____ Dataset extract
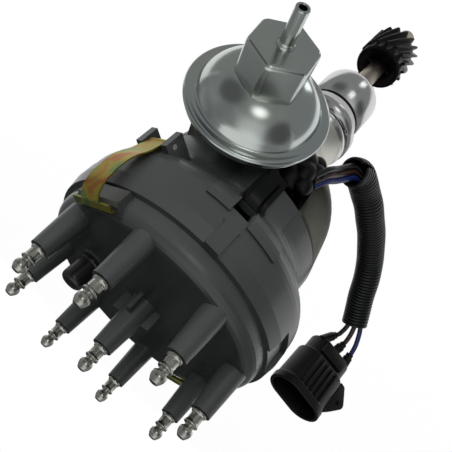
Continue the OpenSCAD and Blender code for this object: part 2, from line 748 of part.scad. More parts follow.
module clip_pin(az) at(az, hinge_r, hinge_z) rotate([90, 0, 0]) rod(clip_pin_r, -9.6, 9.6);

module clip_pin_1() color("silver") clip_pin(clip_azs[0]);

module clip_pin_2() color("silver") clip_pin(clip_azs[1]);

// Lead

module boot() hull() {
    translate([-21, -49, 90]) sphere(r = 6, $fn = 24);
    translate([-27, -48.5, 85]) sphere(r = 6.5, $fn = 24);
    translate([-25, -51, 78]) sphere(r = 5.5, $fn = 24);
}

module grommet() color("#151515") union() {
    difference() {
        boot();
        translate([0, 0, 60]) cylinder(r1 = 45.6, r2 = 53.2, h = 39);
    }
    sector(-121.6, -106.4, 46.6, 54, ledge_z + 2.2, spigot_top - 5);
}

module ground_screw() color("#b8a96a") at(-108.5, 48.6, 70) rotate([0, 90, 0])
    slotted_screw(1.95, 4, 3.6, 2.4);

module wire(side) {
    path = spline(wire_path, 2);
    sweep([for (i = [0:len(path) - 1]) let (h = heading(path, i), u = unit(cross(h, [0, 0, 1])))
        path[i] + side * wire_gap * u + (side == 0 ? 1.6 : -1) * cross(u, h)],
        wire_d / 2, 8, [0, 0, 1]);
}

module wire_blue() color("#2c4fa8") wire(-1);

module wire_black() color("#1a1a1a") wire(0);

module wire_brown() color("#7a4a26") wire(1);

module loom() color("#1d1f22") sweep(loom_path, loom_d / 2, 12, [0, 0, 1]);

module on_plug() translate(plug_at) rotate([0, 0, plug_turn]) children();

module connector_body() color("#161616") on_plug() difference() {
    union() {
        linear_extrude(plug_floor) stadium(plug_len - 5, plug_w - 5);
        translate([0, 0, 12]) linear_extrude(plug_h - 12) stadium(plug_len, plug_w);
        translate([0, 0, plug_h - 5]) linear_extrude(5) stadium(plug_len + 2.4, plug_w + 2.4);
        for (s = [-1, 1]) block([s * 11 - 1.5, -plug_w / 2 - 2, 14], [s * 11 + 1.5, plug_w / 2 + 2, 34]);
    }
    translate([0, 0, plug_floor]) linear_extrude(plug_h) stadium(plug_len - 2 * plug_wall,
        plug_w - 2 * plug_wall);
}

module connector_seal() color("#4a4f52") on_plug() translate([0, 0, plug_floor]) linear_extrude(3)
    difference() {
        stadium(plug_len - 2 * plug_wall - 0.1, plug_w - 2 * plug_wall - 0.1);
        stadium(plug_len - 2 * plug_wall - 4, plug_w - 2 * plug_wall - 4);
    }

module connector_contacts() color("#c9b27a") on_plug() for (x = contact_gap * [-1, 0, 1])
    translate([x, 0, 0]) rotate_extrude($fn = 32) polygon([[0, plug_floor], [1.2, plug_floor],
        [1.2, 33], [0.5, 35], [0, 35]]);

module connector_lock() color("#1d1d1d") on_plug() {
    translate([plug_len / 2, 0, 0]) {
        block([0, -5, 16], [3, 5, 20]);
        rotate([90, 0, 0]) translate([0, 0, -5]) linear_extrude(10) polygon([[1, 18], [3, 16], [9, 24],
            [9.6, 29], [6.6, 38], [4.8, 38], [7.4, 29], [6.8, 25]]);
    }
}

housing();
upper_bushing();
lower_bushing();
o_ring();
thrust_washer();
main_shaft();
sleeve_retainer();
drive_gear();
gear_roll_pin();
weight_plate();
advance_weight_1();
advance_weight_2();
weight_spring_1();
weight_spring_2();
advance_sleeve();
reluctor();
reluctor_pin();
base_plate();
base_plate_screws();
pickup_plate();
pickup_pole();
pickup_coil();
vacuum_arm();
diaphragm_plate();
diaphragm();
diaphragm_spring();
canister_back_shell();
canister_front_shell();
hex_body();
hose_nozzle();
canister_bracket();
bracket_screws();
rotor();
rotor_blade();
cap();
cap_towers();
ring_terminals();
centre_terminal();
carbon_button();
adapter();
adapter_screws();
spring_clip_1();
spring_clip_2();
clip_pin_1();
clip_pin_2();
vent_plug();
grommet();
ground_screw();
wire_blue();
wire_black();
wire_brown();
loom();
connector_body();
connector_lock();
connector_contacts();
connector_seal();
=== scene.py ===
"""Looks of an eight-cylinder ignition distributor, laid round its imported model."""
import math

import bmesh
import bpy
from mathutils import Euler, Matrix, Vector
from mathutils.bvhtree import BVHTree


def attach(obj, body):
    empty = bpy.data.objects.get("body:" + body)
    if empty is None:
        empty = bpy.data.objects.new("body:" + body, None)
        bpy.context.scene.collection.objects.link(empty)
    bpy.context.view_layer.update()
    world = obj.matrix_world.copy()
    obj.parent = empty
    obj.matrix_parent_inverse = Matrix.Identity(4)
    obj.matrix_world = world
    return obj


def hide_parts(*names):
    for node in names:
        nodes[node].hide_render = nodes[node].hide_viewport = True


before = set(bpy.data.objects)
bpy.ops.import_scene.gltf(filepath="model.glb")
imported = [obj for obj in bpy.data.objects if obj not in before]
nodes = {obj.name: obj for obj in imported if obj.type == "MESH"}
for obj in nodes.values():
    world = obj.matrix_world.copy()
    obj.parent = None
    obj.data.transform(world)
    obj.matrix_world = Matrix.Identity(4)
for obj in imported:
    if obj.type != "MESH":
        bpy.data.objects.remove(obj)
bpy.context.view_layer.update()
MM = 0.001

# Camera
# It looks down on the towers from the vacuum unit's side. It stands less than 0.4 m away, so the
# cap looks large and the gear small.
scene = bpy.context.scene
scene.view_settings.view_transform = "Standard"
camera_data = bpy.data.cameras.new("camera")
camera_data.sensor_width = 36
camera_data.lens = 43.8
camera_data.shift_x = 0.0511
camera_data.shift_y = 0.0389
camera_data.clip_start = 0.01
camera = bpy.data.objects.new("camera", camera_data)
camera_at = Vector((-36.62, -249.91, 261.98)) * MM
camera_right = Vector((-0.7546, -0.2344, -0.6130))
camera_up = Vector((0.6436, -0.4464, -0.6217))
camera_back = Vector((-0.1279, -0.8636, 0.4876))
camera_turn = Matrix((camera_right, camera_up, camera_back)).transposed().to_4x4()
camera.matrix_world = Matrix.Translation(camera_at) @ camera_turn
scene.collection.objects.link(camera)
scene.camera = camera


# Stage
# A pale floor just under the shaft's tip and a pale room, both plain white to the camera. Grey
# walls and cards that only reflections see give the bright metal its contrast.
def new_material(name):
    material = bpy.data.materials.new(name)
    material.use_nodes = True
    return material, material.node_tree, material.node_tree.nodes["Principled BSDF"]


def put(tree, kind, **settings):
    """Adds a node. i0, i1 and so on are its sockets by number, and lower case words its settings."""
    node = tree.nodes.new(kind)
    for key, value in settings.items():
        numbered = key[0] == "i" and key[1:].isdigit()
        if key.islower() and not numbered:
            setattr(node, key, value)
            continue
        socket = node.inputs[int(key[1:]) if numbered else key]
        if isinstance(value, bpy.types.NodeSocket):
            tree.links.new(value, socket)
        else:
            socket.default_value = value
    return node


def shown_white(tree):
    """1 for the rays that should meet plain white: the camera's, mirrored and transmitted ones."""
    path = put(tree, "ShaderNodeLightPath")
    seen = put(tree, "ShaderNodeMath", operation="MAXIMUM", i0=path.outputs["Is Camera Ray"],
               i1=path.outputs["Is Glossy Ray"])
    seen = put(tree, "ShaderNodeMath", operation="MAXIMUM", i0=seen.outputs[0],
               i1=path.outputs["Is Transmission Ray"])
    return seen.outputs[0]


floor_z = -0.1275
floor_half = 3
bm = bmesh.new()
bmesh.ops.create_grid(bm, x_segments=1, y_segments=1, size=floor_half)
bmesh.ops.translate(bm, verts=bm.verts, vec=(0, 0, floor_z))
floor_mesh = bpy.data.meshes.new("floor")
bm.to_mesh(floor_mesh)
bm.free()
floor = bpy.data.objects.new("floor", floor_mesh)
scene.collection.objects.link(floor)
floor_paint, tree, shader = new_material("floor_paint")
shader.inputs["Base Color"].default_value = (0.3, 0.3, 0.3, 1)
shader.inputs["Roughness"].default_value = 0.9
white = put(tree, "ShaderNodeEmission", Color=(1, 1, 1, 1), Strength=0.96)
dark = put(tree, "ShaderNodeEmission", Color=(1, 1, 1, 1), Strength=0.2)
mix = put(tree, "ShaderNodeMixShader", Fac=shown_white(tree))
tree.links.new(dark.outputs[0], mix.inputs[1])
tree.links.new(white.outputs[0], mix.inputs[2])
both = put(tree, "ShaderNodeAddShader")
tree.links.new(shader.outputs[0], both.inputs[0])
tree.links.new(mix.outputs[0], both.inputs[1])
tree.links.new(both.outputs[0], tree.nodes["Material Output"].inputs["Surface"])
floor_mesh.materials.append(floor_paint)

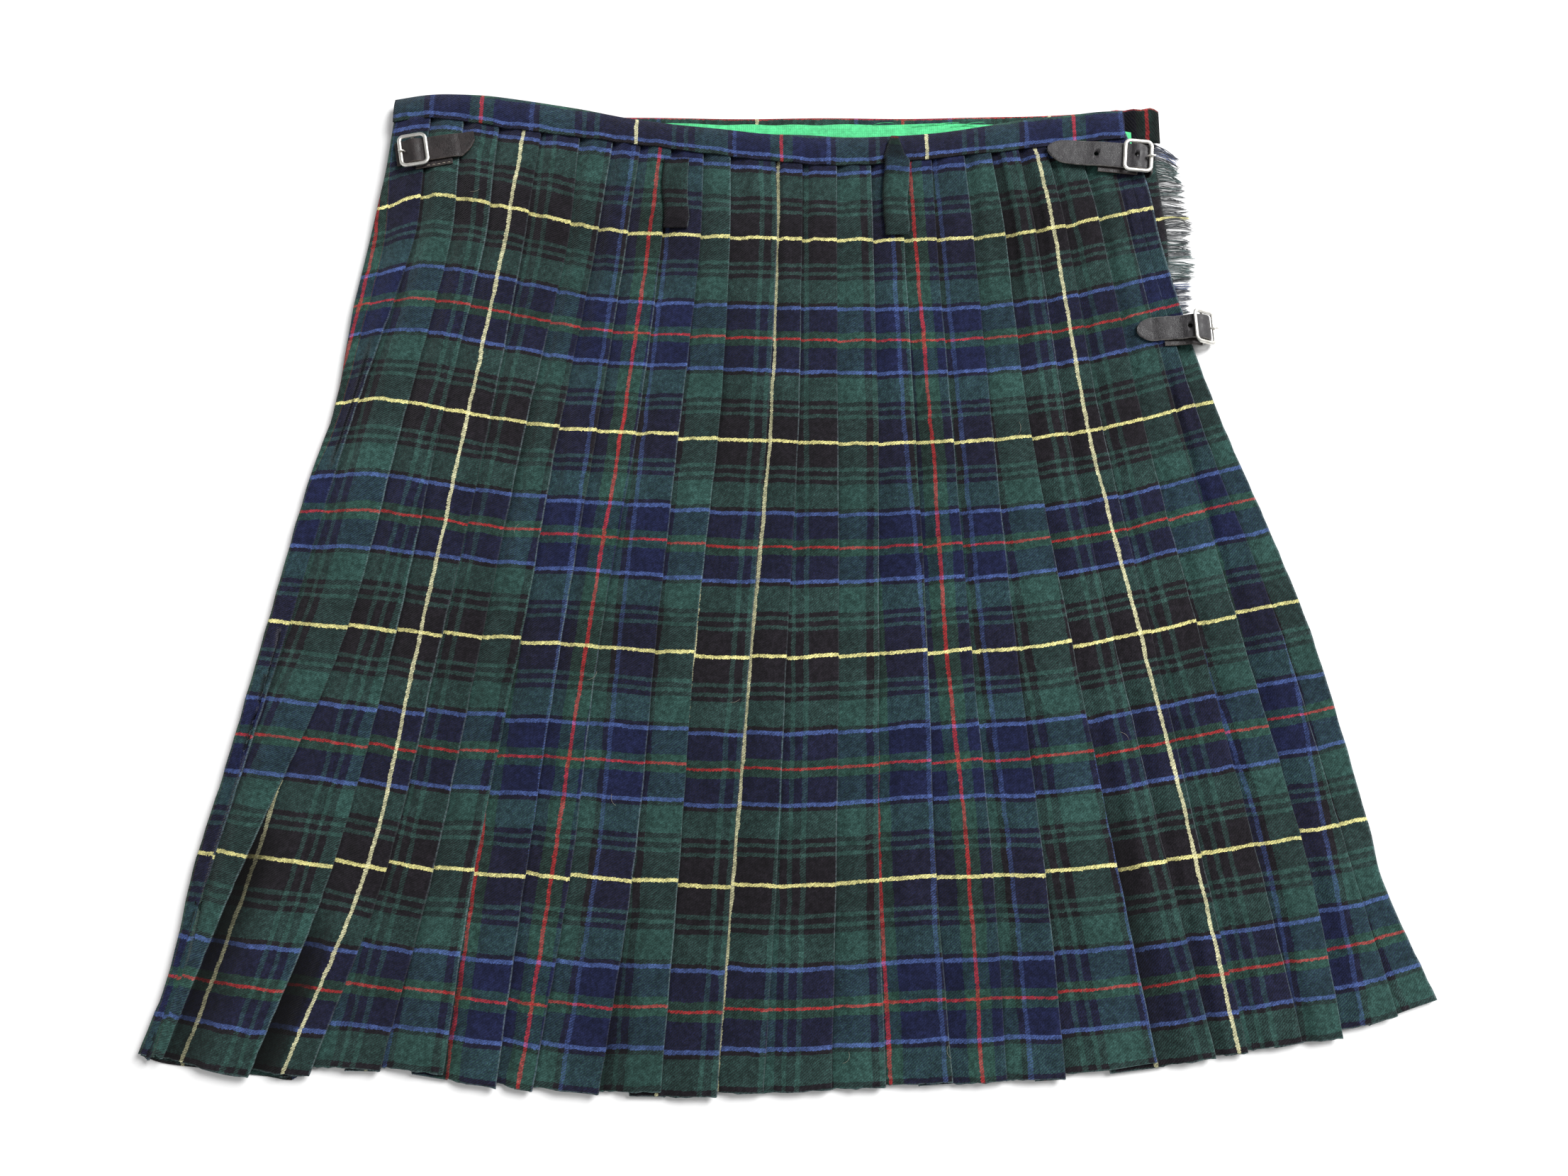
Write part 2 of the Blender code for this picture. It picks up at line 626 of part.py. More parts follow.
def build():
    clear_scene()
    tartan = material("tartan cloth", (0.045, 0.075, 0.085), 0.92)
    tartan_inner = material("tartan cloth, inner side", (0.04, 0.06, 0.09), 0.92)
    green = material("lining cloth", (0.08, 0.62, 0.24), 0.8)
    leather = material("black leather", (0.045, 0.042, 0.045), 0.55)
    metal = material("nickel", (0.78, 0.76, 0.72), 0.28, 1.0)
    flat_panel("over_apron", over_apron_rows(), OVER_APRON_BASE, tartan)
    flat_panel("under_apron", under_apron_rows(), UNDER_APRON_BASE, tartan_inner)
    waistband_front(tartan_inner)
    lining(green)
    back_panel(tartan)
    waistband_back(tartan)
    for spec in LOOPS:
        belt_loop(spec, tartan)
    apron_fringe(tartan)
    for spec in BUCKLES:
        strap_and_tab(spec, leather)
        buckle(spec, metal)
    stand_on_origin()


build()
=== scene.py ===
"""Looks of a Scottish kilt laid flat on its front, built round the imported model.

The over apron lies on the floor, the under apron on it, and the pleated back on top.
Places are in millimetres in the layout frame that the solids use before they are moved onto
the origin: X right, Y up towards the waist, and the camera's foot at the origin. SHIFT, found
from the lining's box, takes them to the row frame.
"""

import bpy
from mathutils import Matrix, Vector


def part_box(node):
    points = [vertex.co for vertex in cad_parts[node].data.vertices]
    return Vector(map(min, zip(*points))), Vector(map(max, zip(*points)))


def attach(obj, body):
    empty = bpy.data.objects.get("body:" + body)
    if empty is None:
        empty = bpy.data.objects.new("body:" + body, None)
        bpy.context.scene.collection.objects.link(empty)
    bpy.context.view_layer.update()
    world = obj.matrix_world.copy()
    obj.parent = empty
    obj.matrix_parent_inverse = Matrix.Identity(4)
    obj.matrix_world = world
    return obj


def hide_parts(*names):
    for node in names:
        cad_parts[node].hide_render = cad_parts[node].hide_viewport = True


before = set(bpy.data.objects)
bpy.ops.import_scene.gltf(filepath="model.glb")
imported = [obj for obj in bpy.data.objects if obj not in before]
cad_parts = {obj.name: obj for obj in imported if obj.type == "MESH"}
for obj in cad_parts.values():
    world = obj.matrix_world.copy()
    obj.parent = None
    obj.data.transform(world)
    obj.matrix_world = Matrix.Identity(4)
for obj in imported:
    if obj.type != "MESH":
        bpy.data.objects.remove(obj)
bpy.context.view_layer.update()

import math
import random
from collections import namedtuple
from functools import partial, reduce

import bpy
import numpy as np
from mathutils import Euler, Matrix, Vector

MM = 0.001

# Layers of the solids, and the cloth of the finer shells, which is a little thinner
CLOTH = 1.0
GAP = 0.3
PITCH = CLOTH + GAP
SHELL = 0.8
UNDER_APRON_BASE = PITCH
FRONT_BAND_BASE = 2 * PITCH
LINING_BASE = 3 * PITCH
LOW_BED = 2 * PITCH
HIGH_BED = 4 * PITCH
PLEAT_STACK = 2 * PITCH + CLOTH
WAIST_TOP = HIGH_BED + PLEAT_STACK
BAND_TOP = WAIST_TOP + GAP + CLOTH
LEATHER = 1.6
TAB_LEATHER = 1.0

# How far down the cloth each crosswise line lies, and its course across the kilt
WeftLine = namedtuple("WeftLine", "down course")
WEFT_LINES = (
    WeftLine(-53.0, ((-262, 448), (-235, 451), (-180, 443), (-100, 432),
                     (0, 419), (50, 417), (130, 425), (225, 436))),
    WeftLine(0.0, ((-270, 386), (-235, 396), (-180, 387), (-120, 372),
                   (-40, 367), (50, 364.5), (146, 368), (245, 387))),
    WeftLine(138.5, ((-290, 252), (-262, 256), (-170, 240), (-100, 233),
                     (30, 226), (130, 228), (200, 235), (275, 254))),
    WeftLine(277.0, ((-325, 111), (-230, 104), (-110, 94), (-20, 88),
                     (80, 91), (180, 96), (250, 108), (328, 125))),
    WeftLine(415.5, ((-357, -31), (-225, -40), (-100, -47), (0, -51),
                     (80, -46), (190, -41), (287, -26), (358, -10))),
    WeftLine(530.0, ((-381, -147), (-314, -158), (-238, -156), (-150, -167), (-40, -170),
                     (60, -165.5), (165, -160), (254, -149), (330, -136), (389, -117))),
)
SEAM_DOWN = WEFT_LINES[0].down
HEM_DOWN = WEFT_LINES[-1].down
TUCKED_DOWN = SEAM_DOWN - 5
BED_HIGH_DOWN = -15.0
BED_LOW_DOWN = 25.0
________
**Exercise requirements:**
Take the lines above from the first through the one containing "module on_plug() translate(plug_at)" and reproduce them exactly; include nothing else.

**Written reply:**
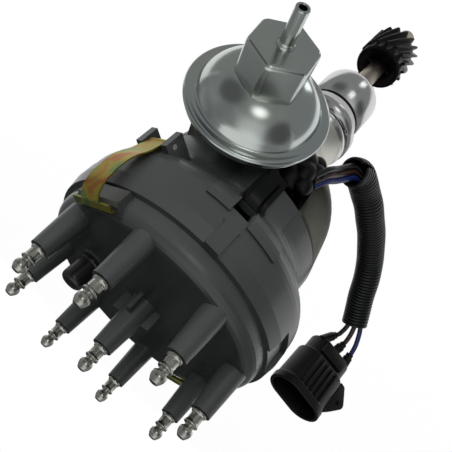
Continue the OpenSCAD and Blender code for this object: part 2, from line 748 of part.scad. More parts follow.
module clip_pin(az) at(az, hinge_r, hinge_z) rotate([90, 0, 0]) rod(clip_pin_r, -9.6, 9.6);

module clip_pin_1() color("silver") clip_pin(clip_azs[0]);

module clip_pin_2() color("silver") clip_pin(clip_azs[1]);

// Lead

module boot() hull() {
    translate([-21, -49, 90]) sphere(r = 6, $fn = 24);
    translate([-27, -48.5, 85]) sphere(r = 6.5, $fn = 24);
    translate([-25, -51, 78]) sphere(r = 5.5, $fn = 24);
}

module grommet() color("#151515") union() {
    difference() {
        boot();
        translate([0, 0, 60]) cylinder(r1 = 45.6, r2 = 53.2, h = 39);
    }
    sector(-121.6, -106.4, 46.6, 54, ledge_z + 2.2, spigot_top - 5);
}

module ground_screw() color("#b8a96a") at(-108.5, 48.6, 70) rotate([0, 90, 0])
    slotted_screw(1.95, 4, 3.6, 2.4);

module wire(side) {
    path = spline(wire_path, 2);
    sweep([for (i = [0:len(path) - 1]) let (h = heading(path, i), u = unit(cross(h, [0, 0, 1])))
        path[i] + side * wire_gap * u + (side == 0 ? 1.6 : -1) * cross(u, h)],
        wire_d / 2, 8, [0, 0, 1]);
}

module wire_blue() color("#2c4fa8") wire(-1);

module wire_black() color("#1a1a1a") wire(0);

module wire_brown() color("#7a4a26") wire(1);

module loom() color("#1d1f22") sweep(loom_path, loom_d / 2, 12, [0, 0, 1]);

module on_plug() translate(plug_at) rotate([0, 0, plug_turn]) children();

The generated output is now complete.